- **Stated task**
Say how many lines hold the string "bodies"; please write nothing but the number.

- **Dataset extract**
=-=-=

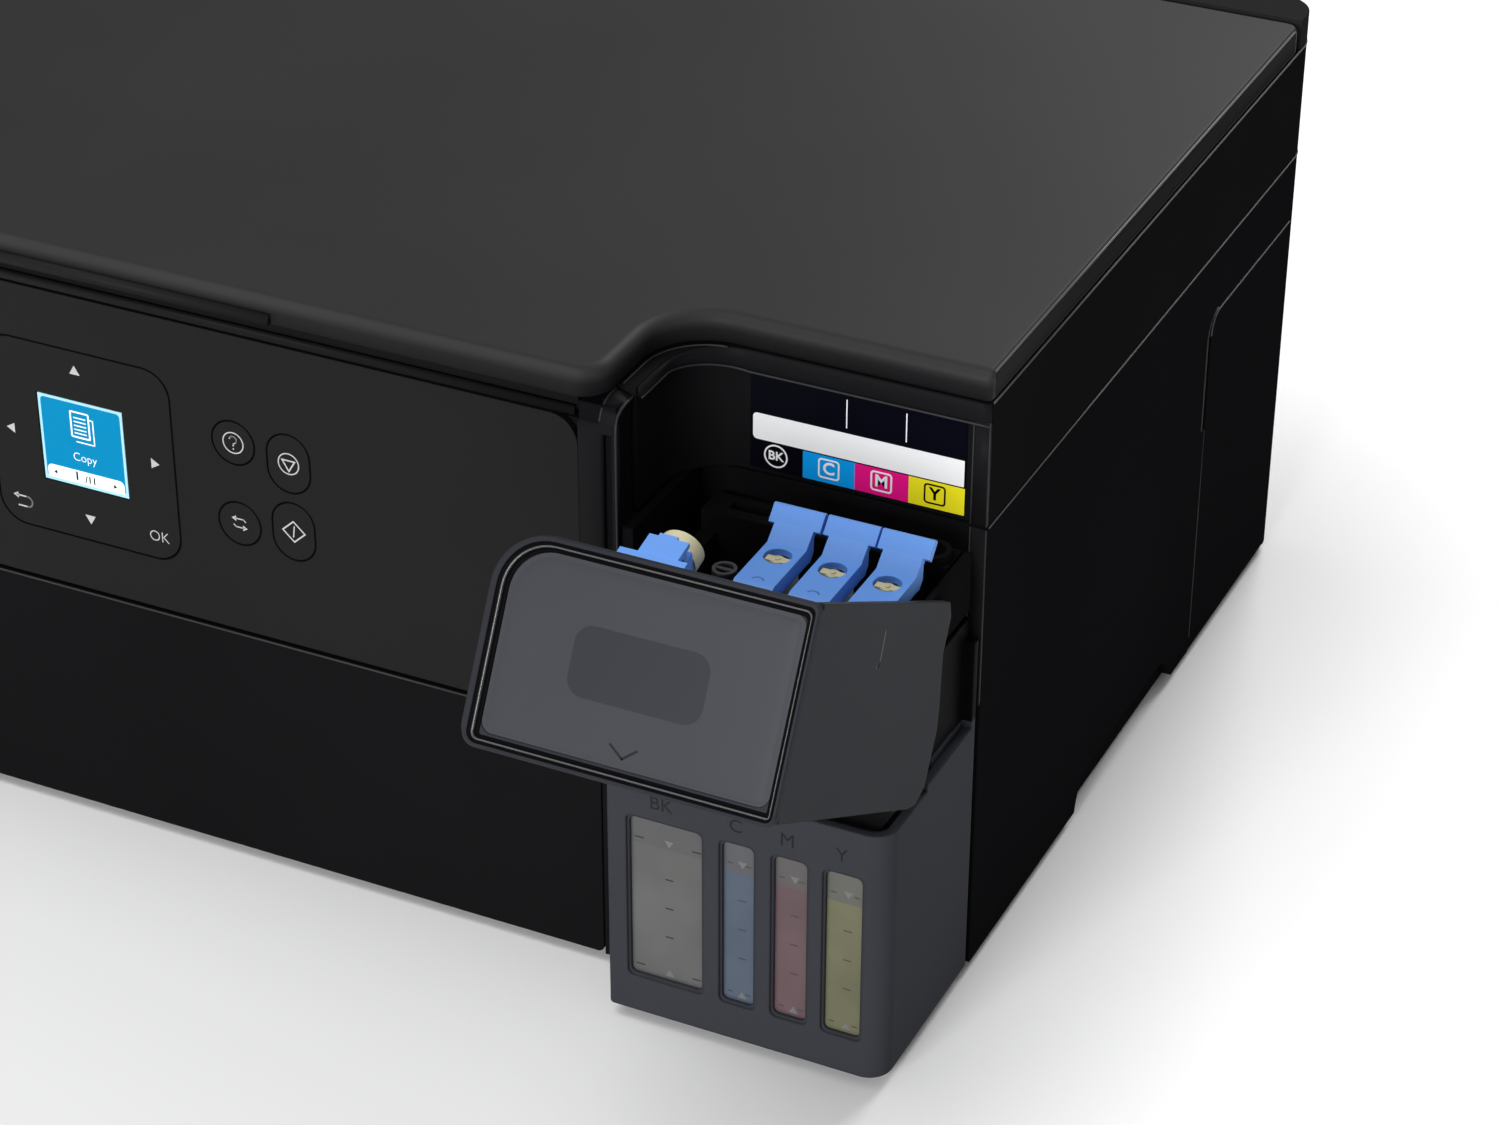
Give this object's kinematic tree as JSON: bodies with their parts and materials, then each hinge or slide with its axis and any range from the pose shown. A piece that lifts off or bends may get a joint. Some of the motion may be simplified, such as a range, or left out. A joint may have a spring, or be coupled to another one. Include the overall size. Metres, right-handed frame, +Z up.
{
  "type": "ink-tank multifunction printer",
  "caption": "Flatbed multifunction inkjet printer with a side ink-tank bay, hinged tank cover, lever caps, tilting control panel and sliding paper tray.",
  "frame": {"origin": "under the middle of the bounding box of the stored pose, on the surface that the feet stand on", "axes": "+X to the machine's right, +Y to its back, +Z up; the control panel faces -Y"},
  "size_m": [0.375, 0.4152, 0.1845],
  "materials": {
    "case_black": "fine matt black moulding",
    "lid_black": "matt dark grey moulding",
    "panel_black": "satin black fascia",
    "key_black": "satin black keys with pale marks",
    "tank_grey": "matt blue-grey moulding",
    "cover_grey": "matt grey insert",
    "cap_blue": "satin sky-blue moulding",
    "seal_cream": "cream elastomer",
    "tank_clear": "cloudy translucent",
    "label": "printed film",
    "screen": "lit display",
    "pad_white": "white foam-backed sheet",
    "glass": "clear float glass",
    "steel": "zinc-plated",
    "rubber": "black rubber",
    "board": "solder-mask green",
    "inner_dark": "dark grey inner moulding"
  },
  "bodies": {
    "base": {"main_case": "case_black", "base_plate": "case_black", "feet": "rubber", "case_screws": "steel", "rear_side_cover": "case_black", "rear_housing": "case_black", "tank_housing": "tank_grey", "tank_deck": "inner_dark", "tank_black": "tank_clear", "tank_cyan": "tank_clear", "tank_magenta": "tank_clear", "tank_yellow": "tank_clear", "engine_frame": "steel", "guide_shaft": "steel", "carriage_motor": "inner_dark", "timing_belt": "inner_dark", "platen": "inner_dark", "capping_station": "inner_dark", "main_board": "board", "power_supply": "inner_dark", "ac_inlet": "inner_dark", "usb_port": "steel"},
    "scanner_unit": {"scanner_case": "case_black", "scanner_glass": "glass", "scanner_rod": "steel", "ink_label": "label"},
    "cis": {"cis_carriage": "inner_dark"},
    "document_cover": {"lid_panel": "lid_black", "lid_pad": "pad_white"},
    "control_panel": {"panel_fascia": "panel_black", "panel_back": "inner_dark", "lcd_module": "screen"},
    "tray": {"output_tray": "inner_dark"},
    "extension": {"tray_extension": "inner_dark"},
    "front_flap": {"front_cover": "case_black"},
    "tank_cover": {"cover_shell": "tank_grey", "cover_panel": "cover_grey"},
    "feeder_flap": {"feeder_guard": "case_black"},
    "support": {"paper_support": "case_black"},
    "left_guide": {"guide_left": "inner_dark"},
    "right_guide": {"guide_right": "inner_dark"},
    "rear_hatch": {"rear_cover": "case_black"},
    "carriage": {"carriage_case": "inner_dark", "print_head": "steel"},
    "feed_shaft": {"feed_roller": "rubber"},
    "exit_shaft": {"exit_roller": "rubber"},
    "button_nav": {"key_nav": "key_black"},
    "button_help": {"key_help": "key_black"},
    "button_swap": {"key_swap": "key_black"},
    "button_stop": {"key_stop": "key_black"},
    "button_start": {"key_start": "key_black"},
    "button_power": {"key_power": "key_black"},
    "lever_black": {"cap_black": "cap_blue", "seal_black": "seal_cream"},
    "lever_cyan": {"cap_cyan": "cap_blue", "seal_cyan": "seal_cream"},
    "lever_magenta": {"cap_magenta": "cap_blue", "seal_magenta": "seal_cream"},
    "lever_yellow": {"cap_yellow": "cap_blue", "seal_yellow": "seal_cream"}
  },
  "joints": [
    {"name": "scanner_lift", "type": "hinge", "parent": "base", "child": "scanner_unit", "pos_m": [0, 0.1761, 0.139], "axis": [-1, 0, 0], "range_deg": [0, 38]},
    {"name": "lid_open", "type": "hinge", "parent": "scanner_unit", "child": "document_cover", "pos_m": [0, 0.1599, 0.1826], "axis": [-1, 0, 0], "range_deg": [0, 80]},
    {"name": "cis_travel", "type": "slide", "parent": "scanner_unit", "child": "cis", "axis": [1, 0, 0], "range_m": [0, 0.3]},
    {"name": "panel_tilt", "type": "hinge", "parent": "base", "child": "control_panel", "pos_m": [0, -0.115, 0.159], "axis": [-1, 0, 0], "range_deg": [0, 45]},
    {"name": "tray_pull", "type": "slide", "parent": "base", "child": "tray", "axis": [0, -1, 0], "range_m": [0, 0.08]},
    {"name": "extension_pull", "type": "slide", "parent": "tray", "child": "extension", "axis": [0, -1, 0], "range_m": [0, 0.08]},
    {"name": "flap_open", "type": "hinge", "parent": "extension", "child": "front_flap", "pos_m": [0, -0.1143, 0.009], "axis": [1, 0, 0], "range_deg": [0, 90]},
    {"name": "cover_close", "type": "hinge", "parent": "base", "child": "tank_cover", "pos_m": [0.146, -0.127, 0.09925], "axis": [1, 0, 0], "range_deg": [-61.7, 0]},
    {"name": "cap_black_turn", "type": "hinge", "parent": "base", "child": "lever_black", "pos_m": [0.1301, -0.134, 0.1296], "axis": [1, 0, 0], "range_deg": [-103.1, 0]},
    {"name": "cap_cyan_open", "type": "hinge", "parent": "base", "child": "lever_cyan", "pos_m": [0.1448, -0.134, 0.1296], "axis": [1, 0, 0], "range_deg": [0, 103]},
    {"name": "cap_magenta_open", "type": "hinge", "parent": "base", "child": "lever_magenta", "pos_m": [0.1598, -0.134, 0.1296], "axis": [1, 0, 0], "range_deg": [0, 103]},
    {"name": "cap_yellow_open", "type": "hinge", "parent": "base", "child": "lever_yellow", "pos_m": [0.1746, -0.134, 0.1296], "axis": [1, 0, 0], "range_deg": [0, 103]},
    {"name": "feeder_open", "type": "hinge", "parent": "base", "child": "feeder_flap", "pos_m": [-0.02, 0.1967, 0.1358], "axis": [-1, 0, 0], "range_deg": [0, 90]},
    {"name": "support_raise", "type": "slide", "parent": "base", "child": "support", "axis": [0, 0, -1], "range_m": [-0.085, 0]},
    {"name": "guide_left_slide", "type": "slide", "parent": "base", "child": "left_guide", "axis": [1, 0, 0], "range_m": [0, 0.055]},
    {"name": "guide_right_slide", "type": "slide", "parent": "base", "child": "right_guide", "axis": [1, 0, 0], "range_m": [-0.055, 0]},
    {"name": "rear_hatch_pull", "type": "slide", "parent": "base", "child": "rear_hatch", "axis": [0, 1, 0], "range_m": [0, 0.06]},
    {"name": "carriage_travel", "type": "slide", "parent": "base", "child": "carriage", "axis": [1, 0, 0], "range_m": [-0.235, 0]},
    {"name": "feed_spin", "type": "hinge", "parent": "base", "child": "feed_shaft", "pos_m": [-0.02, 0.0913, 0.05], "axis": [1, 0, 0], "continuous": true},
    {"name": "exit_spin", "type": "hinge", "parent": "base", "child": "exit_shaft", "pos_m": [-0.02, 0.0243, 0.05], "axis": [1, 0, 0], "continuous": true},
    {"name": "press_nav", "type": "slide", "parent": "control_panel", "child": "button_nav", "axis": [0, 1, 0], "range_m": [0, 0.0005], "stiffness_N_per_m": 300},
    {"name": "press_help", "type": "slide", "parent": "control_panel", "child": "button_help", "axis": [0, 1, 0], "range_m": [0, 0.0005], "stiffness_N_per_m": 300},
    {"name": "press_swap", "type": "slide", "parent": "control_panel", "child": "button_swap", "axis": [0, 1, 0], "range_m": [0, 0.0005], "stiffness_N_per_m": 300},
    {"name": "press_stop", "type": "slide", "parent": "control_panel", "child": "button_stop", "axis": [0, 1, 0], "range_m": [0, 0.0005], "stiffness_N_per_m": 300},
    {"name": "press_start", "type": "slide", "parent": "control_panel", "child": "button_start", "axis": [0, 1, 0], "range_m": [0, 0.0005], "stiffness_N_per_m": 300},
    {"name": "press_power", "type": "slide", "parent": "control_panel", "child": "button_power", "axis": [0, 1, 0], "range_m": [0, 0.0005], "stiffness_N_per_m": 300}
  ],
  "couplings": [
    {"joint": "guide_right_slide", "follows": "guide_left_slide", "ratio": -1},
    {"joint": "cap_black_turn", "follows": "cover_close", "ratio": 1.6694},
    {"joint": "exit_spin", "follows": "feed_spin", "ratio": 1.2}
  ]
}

=-=-=

- **Answer to the problem**
2